I’m glad that Shuri did not kill Namor, even though it really felt like she was going to. It was uncomfortable to see the Wakandans fight the Talokanil because they are so similar. They couldn’t connect with each other despite the commonalities between them. African and Mesoamerican cultures are all about community and building the world together as opposed to tearing others apart to get what they want. So it was the perfect note to end on. While Shuri was isolating herself after her brother’s death, she forgot her community’s needs. The Black Panther is for everyone, not just to protect the vibranium – but like T’Challa built, for Wakanda to extend her hand to others.
African and Latino communities have suffered from colonization for generations. To this day, they continue to be. Even now, they will do anything to preserve their culture and existence. It’s why films like Wakanda Forever are so important. The Black Panther films continue to be an appreciation for culture and highlight the nuance that comes with having a complicated identity. Major props to Ryan Coogler for continuing to bring such deep-rooted issues to a major franchise like Marvel.
On another note, Angela Bassett’s arms, I mean, performance, because she solidifies the themes of Wakanda Forever. Queen Ramonda has so many poignant lines in this film. As Namor says, “only the most broken people, can be great leaders.” So not only does Ramonda lose everything, but Shuri does as well. Both of them honor T’Challa, by recreating his journey to becoming the Black Panther. Compared to other Marvel films (other than Black Panther), Wakanda Forever mirrored Spider-Man: No Way Home the most. Losing Ramonda had the exact same effect as losing Aunt May. Our hero lacks a voice of reason so they turn to rage. They think they can move forward by themselves, but they need others to help them. Like Tobey’s Peter stops our MCU Spider-Man, it’s the memory of her mother that stops Shuri. “Show them who you are,” Ramonda leaves with both Shuri and T’Challa.

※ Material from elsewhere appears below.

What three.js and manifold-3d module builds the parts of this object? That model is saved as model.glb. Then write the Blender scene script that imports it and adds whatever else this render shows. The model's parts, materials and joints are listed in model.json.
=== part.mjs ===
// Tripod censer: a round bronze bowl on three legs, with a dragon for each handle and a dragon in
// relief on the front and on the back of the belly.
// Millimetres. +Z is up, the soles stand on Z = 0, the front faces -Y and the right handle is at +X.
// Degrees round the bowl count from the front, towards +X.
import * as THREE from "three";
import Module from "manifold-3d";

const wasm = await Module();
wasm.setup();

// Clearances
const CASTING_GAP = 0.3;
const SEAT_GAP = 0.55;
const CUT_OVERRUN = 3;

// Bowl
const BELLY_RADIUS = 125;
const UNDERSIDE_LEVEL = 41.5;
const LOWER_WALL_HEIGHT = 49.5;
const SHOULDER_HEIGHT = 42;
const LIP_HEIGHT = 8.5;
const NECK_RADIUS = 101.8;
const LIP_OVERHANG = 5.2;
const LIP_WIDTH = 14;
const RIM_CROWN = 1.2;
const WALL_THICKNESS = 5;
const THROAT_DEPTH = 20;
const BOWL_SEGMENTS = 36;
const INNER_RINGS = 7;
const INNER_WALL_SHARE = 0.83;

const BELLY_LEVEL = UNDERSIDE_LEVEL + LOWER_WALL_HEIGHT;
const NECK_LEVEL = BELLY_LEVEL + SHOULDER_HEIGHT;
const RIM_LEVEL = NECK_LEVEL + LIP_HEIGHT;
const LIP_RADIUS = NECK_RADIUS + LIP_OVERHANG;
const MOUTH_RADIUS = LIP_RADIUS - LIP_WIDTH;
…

While Shuri didn’t officially challenge for the mantle, this battle was the perfect mirror to T’Challa’s challenge day. Her actions leading up to making Namor yield were just like her brother’s. Therefore, any argument that would discredit Shuri as the new Black Panther can be thrown away. Shuri rightfully earned the title. The new Black Panther is here and here to stay.
While Wakanda Forever was pivotal for both Black and Latino communities, it still fell short in its attempt to continue building a wider universe. This is simply because it was more focused on building its own story about grief, loss, and moving on. It’s So this is why people might call it “mid,” or point out ways in which it is lacking.

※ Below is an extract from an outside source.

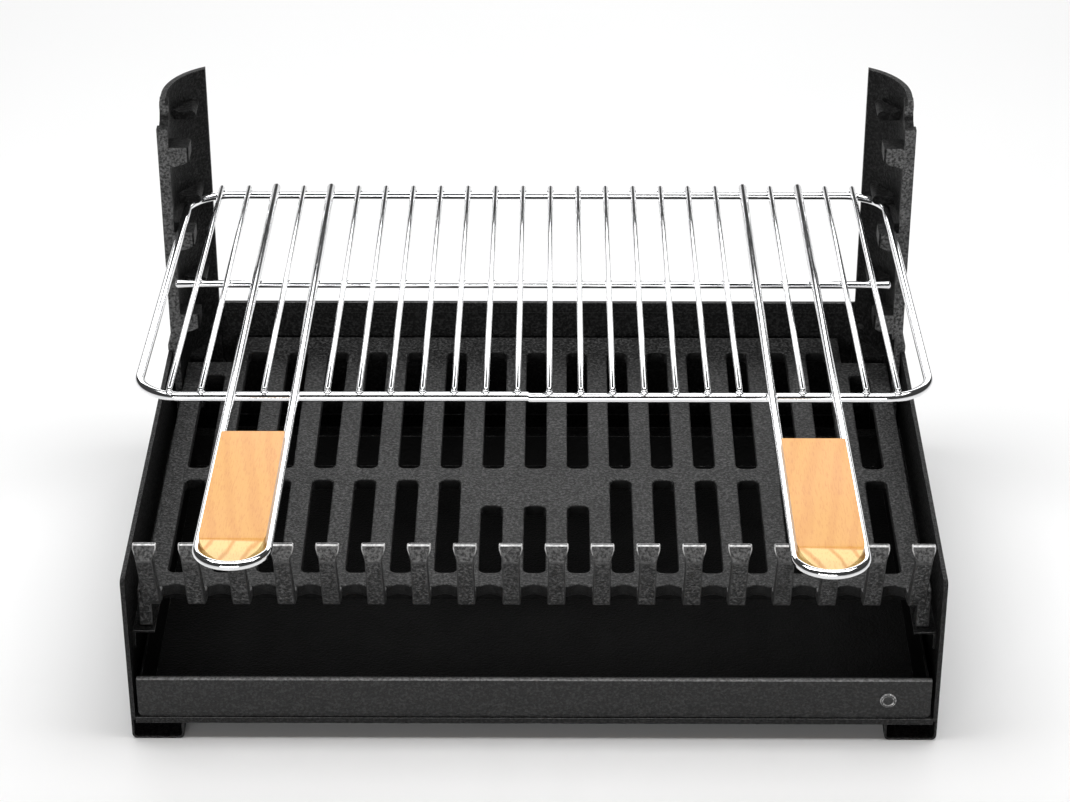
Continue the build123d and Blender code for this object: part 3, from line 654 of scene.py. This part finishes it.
def build_stud():
    """Domed stud on the tray's lip with a rolled rim round a shallow dish."""
    low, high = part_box("lip_stud")
    radius = (high.x - low.x) / 2
    centre = Vector(((low.x + high.x) / 2, STUD_SEAT, (low.z + high.z) / 2))
    # Share of the radius, and how far out in millimetres.
    profile = ((1.0, -0.6), (1.0, 0.5), (0.95, 1.2), (0.84, 1.6), (0.74, 1.4), (0.66, 0.9), (0.45, 0.8),
               (0.2, 0.95), (0.05, 1.0))
    form = bmesh.new()
    sections = []
    for share, out in profile:
        ring = [Vector((x, -out * MM, z)) for x, z in arc((0, 0), radius * share, 0, 350, 35)]
        sections.append([centre + corner for corner in ring])
    loft(form, sections)
    stud = place_piece("lip_stud_look", finish_form(form, "lip_stud_look"), "tray", [STUD])
    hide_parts("lip_stud")


for sheet, edge in SHEETS:
    softened(sheet, "casing", [PAINT, PAINT_EDGE], edge * MM)
softened("ash_tray", "tray", [TRAY_PAINT, PAINT_EDGE], 0.6 * MM)
softened("upright_left", "casing", [FRONT_LIT_UPRIGHT_IRON, IRON_EDGE], 1.0 * MM)
softened("upright_right", "casing", [FRONT_LIT_UPRIGHT_IRON, IRON_EDGE], 1.0 * MM)
build_stud()
for fastener in ("back_rivets", "floor_rivets", "rail_rivets", "upright_bolts"):
    paint_node(fastener, RIVET)


# ------------------------------------------------------------------ cooking grill

# Rim, and the butt joint in its front bar.
RIM_HALF = 268 * MM
RIM_LENGTH = 363 * MM
RIM_CORNER = 32 * MM
RIM_CORNER_STEPS = 14
SEAM_X = -3.4 * MM
SEAM_STEP = 0.5 * MM

# Long wires, counted from the left; four of them are the legs of the two handle loops. They lie on the
# rim and stand out past it by the tail at the rear and, the thin ones, by the nose at the front.
WIRES = 24
WIRE_PITCH = 21.25 * MM
HANDLE_WIRES = ((2, 4), (19, 21))
HANDLE_LEGS = [index for pair in HANDLE_WIRES for index in pair]
THIN_WIRES = [index for index in range(WIRES) if index not in HANDLE_LEGS]
HANDLE_REACH = (610.5 * MM, 619.5 * MM)
HANDLE_HEIGHT = RIM_R + HANDLE_R
HANDLE_BEND_STEPS = 24
TAIL = 3.5 * MM
NOSE = 1.5 * MM

# Crossbar under the long wires, a little off the middle.
CROSSBAR_OUT = 174.5 * MM
CROSSBAR_SHIFT = -1.8 * MM
CROSSBAR_HALF = 259.5 * MM

# Weld beads: radius, half the height, and how far their middle lies above the rim's top.
WELD_R = 2.7 * MM
WELD_HALF_HEIGHT = 1.3 * MM
WELD_LIFT = 0.1 * MM


def wire_x(index):
    """Middle of a long wire."""
    return (index - (WIRES - 1) / 2) * WIRE_PITCH


def chrome_wire(name, path, radius, node, closed=False):
    """Chromed wire that stands for a CAD node."""
    form = bmesh.new()
    add_tube(form, path, radius, closed)
    piece = place_piece(name, finish_form(form, name), "grill", [CHROME])
    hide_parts(node)


def rim_path():
    """Closed rim, whose two ends meet with a small step in the front bar."""
    r = RIM_CORNER
    steps = RIM_CORNER_STEPS
    rear = arc((RIM_HALF - r, -r), r, 0, 90, steps) + arc((-RIM_HALF + r, -r), r, 90, 180, steps)
    left = arc((-RIM_HALF + r, -RIM_LENGTH + r), r, 180, 270, steps)
    right = arc((RIM_HALF - r, -RIM_LENGTH + r), r, 270, 360, steps)
    seam = [on_grill(SEAM_X - SEAM_STEP, RIM_LENGTH, SEAM_STEP),
            on_grill(SEAM_X + SEAM_STEP, RIM_LENGTH, -SEAM_STEP)]
    return [on_grill(x, -y) for x, y in rear + left] + seam + [on_grill(x, -y) for x, y in right]


def straight_path(index):
    """Thin wire from its tail behind the rear bar to its nose past the front bar."""
    x = wire_x(index)
    height = RIM_R + WIRE_R
    return [on_grill(x, WIRE_R - TAIL, height), on_grill(x, RIM_LENGTH + NOSE - WIRE_R, height)]


def crossbar_path():
    """Bar whose top is level with the rim's; the domed ends of the tube reach past this path."""
    height = RIM_R - CROSSBAR_R
    end = CROSSBAR_HALF - CROSSBAR_R * DOME
    return [on_grill(CROSSBAR_SHIFT - end, CROSSBAR_OUT, height),
            on_grill(CROSSBAR_SHIFT + end, CROSSBAR_OUT, height)]


def handle_path(pair, reach):
    """Loop out along one leg, round the end of the grip and back along the other."""
    left = wire_x(pair[0])
    right = wire_x(pair[1])
    radius = (right - left) / 2
    middle = (left + right) / 2
    bend = arc((middle, reach - radius), radius, 180, 0, HANDLE_BEND_STEPS)
    rear = HANDLE_R - TAIL
    return [on_grill(x, out, HANDLE_HEIGHT) for x, out in [(left, rear), *bend, (right, rear)]]


def build_welds():
    """Flat weld beads where the long wires cross the rear bar, the crossbar and the front bar."""
    form = bmesh.new()
    size = Matrix.Diagonal((WELD_R, WELD_R, WELD_HALF_HEIGHT, 1))
    for index in range(WIRES):
        for out in (0, CROSSBAR_OUT, RIM_LENGTH):
            spot = Matrix.Translation(on_grill(wire_x(index), out, RIM_R + WELD_LIFT))
            bmesh.ops.create_icosphere(form, subdivisions=2, radius=1, matrix=spot @ size)
    place_piece("grill_welds", finish_form(form, "grill_welds"), "grill", [CHROME])


def build_grill():
    chrome_wire("grill_rim_wire", rim_path(), RIM_R, "grill_rim", closed=True)
    chrome_wire("grill_cross_wire", crossbar_path(), CROSSBAR_R, "grill_crossbar")
    for number, index in enumerate(THIN_WIRES, start=1):
        chrome_wire(f"grill_long_wire_{number:02d}", straight_path(index), WIRE_R,
                    f"grill_wire_{number:02d}")
    for side, pair, reach in zip(("left", "right"), HANDLE_WIRES, HANDLE_REACH):
        chrome_wire(f"handle_wire_{side}", handle_path(pair, reach), HANDLE_R, f"handle_loop_{side}")
        softened(f"handle_grip_{side}", "grill", [WOOD, WOOD_EDGE], 1.0 * MM, 3)
    build_welds()


build_grill()


# ------------------------------------------------------------------ stage

FLOOR_HALF = 6


def build_stage():
    """Plain pale floor, far wider than the object."""
    form = bmesh.new()
    bmesh.ops.create_grid(form, x_segments=8, y_segments=8, size=FLOOR_HALF)
    floor_mesh = bpy.data.meshes.new("floor")
    form.to_mesh(floor_mesh)
    form.free()
    floor = bpy.data.objects.new("floor", floor_mesh)
    floor.data.materials.append(pale_floor("pale_floor"))
    bpy.context.scene.collection.objects.link(floor)


def area_light(name, place, target, size, power):
    """Rectangular soft light that looks at its target; size in metres, power in watts."""
    light = bpy.data.lights.new(name, "AREA")
    light.shape = "RECTANGLE"
    light.size = size[0]
    light.size_y = size[1]
    light.energy = power
    lamp = bpy.data.objects.new(name, light)
    bpy.context.scene.collection.objects.link(lamp)
    lamp.location = place
    lamp.rotation_euler = (Vector(target) - Vector(place)).to_track_quat("-Z", "Y").to_euler()


def build_lights():
    """Large soft lights above, behind and low in front, and a faint even sky."""
    world = bpy.data.worlds.new("studio")
    bpy.context.scene.world = world
    world.use_nodes = True
    sky = world.node_tree.nodes["Background"]
    sky.inputs["Color"].default_value = (1, 1, 1, 1)
    sky.inputs["Strength"].default_value = 0.05
    area_light("overhead", place=(0, 0.1, 1.9), target=(0, 0.05, 0), size=(2.6, 1.0), power=47)
    area_light("back", place=(0, 2.4, 1.1), target=(0, 0, 0.1), size=(3.4, 1.3), power=34)
    area_light("front", place=(-0.3, -2.4, 0.55), target=(0, 0, 0.15), size=(2.0, 0.5), power=26)


def build_camera():
    """Long-lens view from in front, looking down on the object; angles in degrees."""
    tilt_down, pan, roll = 31.06, 0.44, -0.12
    data = bpy.data.cameras.new("camera")
    data.sensor_fit = "HORIZONTAL"
    data.sensor_width = 36.0
    data.lens = 104.8
    data.clip_start = 0.1
    data.clip_end = 50
    camera = bpy.data.objects.new("camera", data)
    bpy.context.scene.collection.objects.link(camera)
    camera.location = (0.0148, FRONT - 1.7696, 1.3458)
    aim = Matrix.Rotation(radians(pan), 4, "Z") @ Matrix.Rotation(radians(90 - tilt_down), 4, "X")
    camera.rotation_euler = (aim @ Matrix.Rotation(radians(roll), 4, "Z")).to_euler()
    bpy.context.scene.camera = camera


build_stage()
build_lights()
build_camera()
bpy.context.scene.view_settings.view_transform = "Standard"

That critique is not new to any of the Phase Four projects. But, we’re done introducing people to the world of superheroes. Finally, it is time for a new age of heroes. Seems like Marvel will get to the major building blocks later. As of right now, MCU stories force you to think critically about them. This is why they’re not casual watches – they’re something you need to sit with.
So if you’re not sitting with these projects, maybe you do need a Phase Four rewatch sooner rather than later.
Black Panther: Wakanda Forever is now in theaters.